In June of 2001, Al-Arian was one of the Muslim leaders who met with Bush strategist Karl Rove in the Executive Office Building.

Castor’s campaign manager Dan McClaughlin told the Tampa Tribune last week that in 2000 Martinez had “allowed Mr. Al-Arian into the Bush campaign.”

In an interview with MSNBC.com Saturday, Martinez scoffed at that charge, “That’s the most ludicrous thing in the world. I was one of seven co-chairs for the campaign.”

Martinez said of the Rove EOB meeting, “Someone missed it when it came to the Secret Service clearance that he had to have had.”

“I was at least trying to get rid of the guy; they were campaigning with him and inviting him to the executive office of the White House,” Castor said Sunday.

Despite the Bush/Al-Arian photo, Martinez presses his criticism of Castor on the Al-Arian affair at every opportunity.

In a pep talk to his campaign workers in Fort Lauderdale on Friday, Martinez said, “My opponent in this race is someone who flunked her leadership test at the University of South Florida. In the face of a terrorist problem at her university, she failed to act.”

On Saturday, at a press conference in Tampa with Senate Majority Leader Bill Frist who flew in for three fund-raisers for Martinez, the former HUD secretary said Al-Arian was “the pre-eminent issue” in the race.

Saturday evening at a fund-raiser at the Lakeland, Fla., home of Clayton Hollis, vice president of the Publix Super Markets chain, Martinez told MSNBC.com, “In April of 1996, she was given an affidavit that detailed the activities in a fairly clear and concise way. Those activities were not limited to one person by the name of Sami Al-Arian. They included a whole host of people working in concert as part of this cell.”

Clash over abortion
Martinez and Castor have differences on other issues as well, especially on abortion.
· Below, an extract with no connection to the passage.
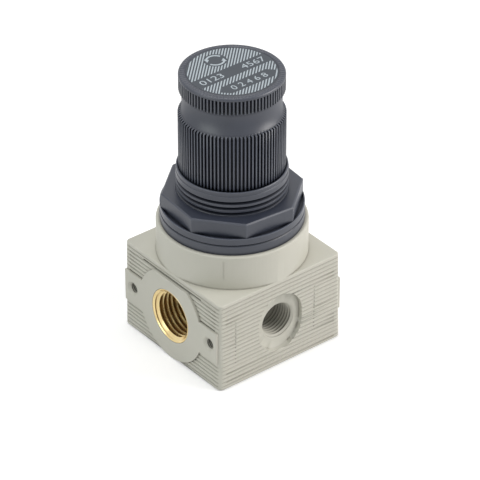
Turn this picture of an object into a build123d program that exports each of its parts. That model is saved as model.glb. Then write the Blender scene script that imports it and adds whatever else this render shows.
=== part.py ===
"""Miniature diaphragm pressure regulator with a push-to-lock knob and a panel nut.

Millimetres, +Z up. The origin is on the knob's axis at the base. The inlet is on -X, the outlet on +X,
and the gauge ports are on -Y, open, and on +Y, plugged.
"""

import os
from math import cos, pi, radians, sin, tan

from build123d import *

os.makedirs("parts", exist_ok=True)

# Clearances and small gaps
running_gap = 0.05
thread_gap = 0.05
slide_gap = 0.1
end_gap = 0.4

# Body block and neck
body_width = 38.0
block_height = 24.5
body_draft = 0.9
corner_radius = 1.5
base_chamfer = 0.35
top_edge_round = 0.3
neck_height = 9.2
neck_inset = 0.07
neck_round = 0.5

# Grooved faces of the block
groove_count = 21
groove_pitch = 1.115
groove_depth = 0.27
groove_end_margin = 1.75
mark_depth = 0.15
mark_width = 0.3
mark_height = 12.4
mark_places = (-14.0, 10.4)

# Side pads round the main ports
pad_proud = 0.5
pad_radius = 12.1
pad_band_height = 8.8
pad_band_half_length = 18.0
pad_root_depth = 1.2
side_slot_height = 22.7
side_slot_length = 22.6
side_slot_width = 0.45
side_slot_depth = 1.5
side_slot_gap = 0.3

# Main ports, G 1/4, in brass inserts
port_height = 12.25
insert_radius = 7.1
insert_wall_behind = 1.1
port_minor_radius = 5.72
port_mouth_radius = 6.35

# Screw holes beside the main ports
screw_spacing = 30.0
screw_hole_radius = 1.25
screw_sink_radius = 1.7
screw_hole_depth = 8.0

# Gauge ports, G 1/8, in the body itself
gauge_minor_radius = 4.283
gauge_mouth_radius = 4.95
gauge_depth = 8.0
gauge_recess_width = 13.2
gauge_recess_height = 15.6
gauge_recess_depth = 1.2

# Plug in the rear gauge port
gauge_plug_length = 6.5
gauge_plug_depth = 0.3
gauge_plug_edge = 0.4
gauge_plug_socket = 5.0
gauge_plug_socket_depth = 3.5

# Valve and bottom plug
plug_radius = 8.0
plug_recess = 0.6
plug_height = 6.0
plug_skin = 1.0
plug_ring_thickness = 1.3
plug_ring_below_top = 1.0
pin_hole_radius = 0.9
pin_hole_circle = 5.4
pin_hole_depth = 1.6
valve_chamber_radius = 6.4
valve_chamber_height = 6.8
seat_radius = 5.6
seat_thickness = 1.5
seat_hole_radius = 2.8
seat_lip_width = 0.5
seat_lip_height = 0.4
outlet_chamber_radius = 4.6
outlet_chamber_height = 4.1
valve_travel = 1.0
poppet_stem_radius = 1.3
poppet_tail_radius = 2.0
poppet_head_radius = 4.6
poppet_head_height = 1.8
poppet_rim = 0.5
poppet_seal_thickness = 0.8
stem_ring_thickness = 1.1
valve_spring_radius = 3.6
valve_spring_wire = 0.6
valve_spring_turns = 3
inlet_passage_radius = 2.6
inlet_passage_lift = 0.8
outlet_passage_radius = 1.8
outlet_passage_lift = 0.2
gauge_passage_radius = 0.7
sensing_hole_radius = 0.6
sensing_hole_place = 3.2

# Diaphragm and its plates
clamp_ledge_depth = 6.3
clamp_ledge_width = 2.7
diaphragm_chamber_depth = 3.4
bead_thickness = 1.6
bead_width = 1.7
web_thickness = 0.8
web_lift = 0.4
clamp_ring_thickness = 0.6
hub_radius = 2.2
hub_flange_radius = 5.5
hub_flange_thickness = 1.2
hub_rivet_radius = 3.0
hub_rivet_height = 0.6
relief_hole_radius = 0.8
spring_seat_radius = 11.2
spring_seat_thickness = 1.2
spring_seat_step_radius = 5.2
spring_seat_step_height = 1.2
spring_seat_rim = 0.6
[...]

Martinez thinks Roe vs. Wade was wrongly decided; Castor staunchly supports it.

Castor said if a nominee to the Supreme Court was on the record doubting that Roe was correctly decided, “that would concern me” and added that a Senate filibuster was sometimes necessary when a nominee “might have something you think is so overwhelmingly important.”

If elected, Martinez would be the first Cuban-American senator. He came to the United States, able to speak no English, at age 15 in 1962, eight months before the Cuban Missile Crisis. His parents remained in Cuba for four years, so Martinez was raised by foster parents until reunited with his parents in 1966.
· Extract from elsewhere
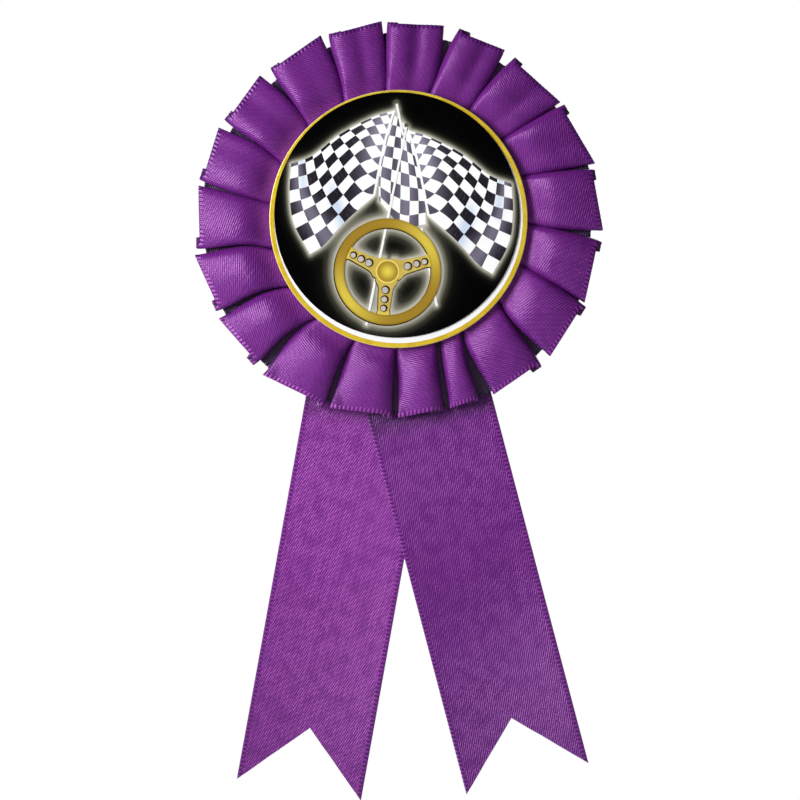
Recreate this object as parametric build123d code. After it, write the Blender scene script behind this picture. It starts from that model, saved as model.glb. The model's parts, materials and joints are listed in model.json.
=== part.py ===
"""Pleated award rosette with two swallow-tailed streamers, a printed centre and a safety-pin back.

Upright, +Z up and +X to the right of someone who faces it. The front looks along -Y.
The origin is the rosette's centre on the rear face of the backing card.
"""

import math
import os

from build123d import *

# Driving dimensions, in millimetres and degrees.

# Satin ribbon, one inch wide, used for the pleats and for both streamers.
RIBBON_WIDTH = 25.4
RIBBON_THICK = 0.35

# Pleated ring: the ribbon's outer selvedge lies on this radius.
ROSETTE_RADIUS = 41.0
PLEAT_INSET = 1.6           # the recessed back layer ends this much inside the outer selvedge
PLEAT_RISE = 2.0            # height of the folds where the insert holder presses on them
PLEAT_CROWN = 3.0           # height of the folds where they puff out most
PLEAT_CROWN_AT = 0.62       # place of that crown, as a share of the ribbon's width
PLEAT_LIP = 2.3             # height of the folds at the outer selvedge
GAP_TUCK = 1.0              # the gaps between the pleats close to nothing this far under the holder
# Start and end of each front panel at the selvedge, clockwise from the top.
PLEAT_PANELS = [
    (-3, 13), (18, 32), (36, 54), (55.5, 74), (76, 93), (96.5, 114), (117.5, 131.5),
    (136, 151), (156, 164.5), (167, 180), (182, 200), (202, 221), (225, 241), (243.5, 260),
    (262, 279.5), (281.5, 297), (300, 316), (320, 337), (339.5, 355),
]

# Streamers, each a cut length of the ribbon with a V-notched end.
STREAMER_ABOVE = 10.0       # length tucked in above the rosette's centre
BEND_BELOW_CROSSING = 2.6   # from where the strips part to the line where each tail flexes
BEND_GAP = 0.4              # space left open along that line
LEFT_ANGLE = 10.2           # from the vertical, towards -X
LEFT_SHIFT = 0.6            # sideways place of the strip's centre line at the rosette's centre
LEFT_REACH = 117.0          # centre to the tips
LEFT_NOTCH = 12.6           # depth of the V
RIGHT_ANGLE = 14.7          # from the vertical, towards +X
RIGHT_SHIFT = -3.6
RIGHT_REACH = 116.7
RIGHT_NOTCH = 12.6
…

“I remember vividly watching the U.N. debate (over the Cuban missile crisis), watching (U.S. ambassador) Adlai Stevenson. I was particularly struck by one of the missile sites which I identified as being real close to my hometown. President Kennedy spoke to the nation on Oct. 22; on Oct. 23, I turned 16.”

“I had great faith in this country,” he recalled. “I thought that it would all turn out OK — because the alternative was so unthinkable.”

Asked for a defining moment in her past, Castor also hearkened back to the Kennedy era when she was teaching in east Africa.

“I was there when Kennedy was assassinated, and I saw the high regard people had for this country and that president. I think we’ve lost some of that high ground; I hope we can get it back.”

Asked whether in her view America had lost its international “high regard” because of President Bush, Castor did not answer directly, saying only that “we’ve lost some of it and we need to regain that high moral ground.”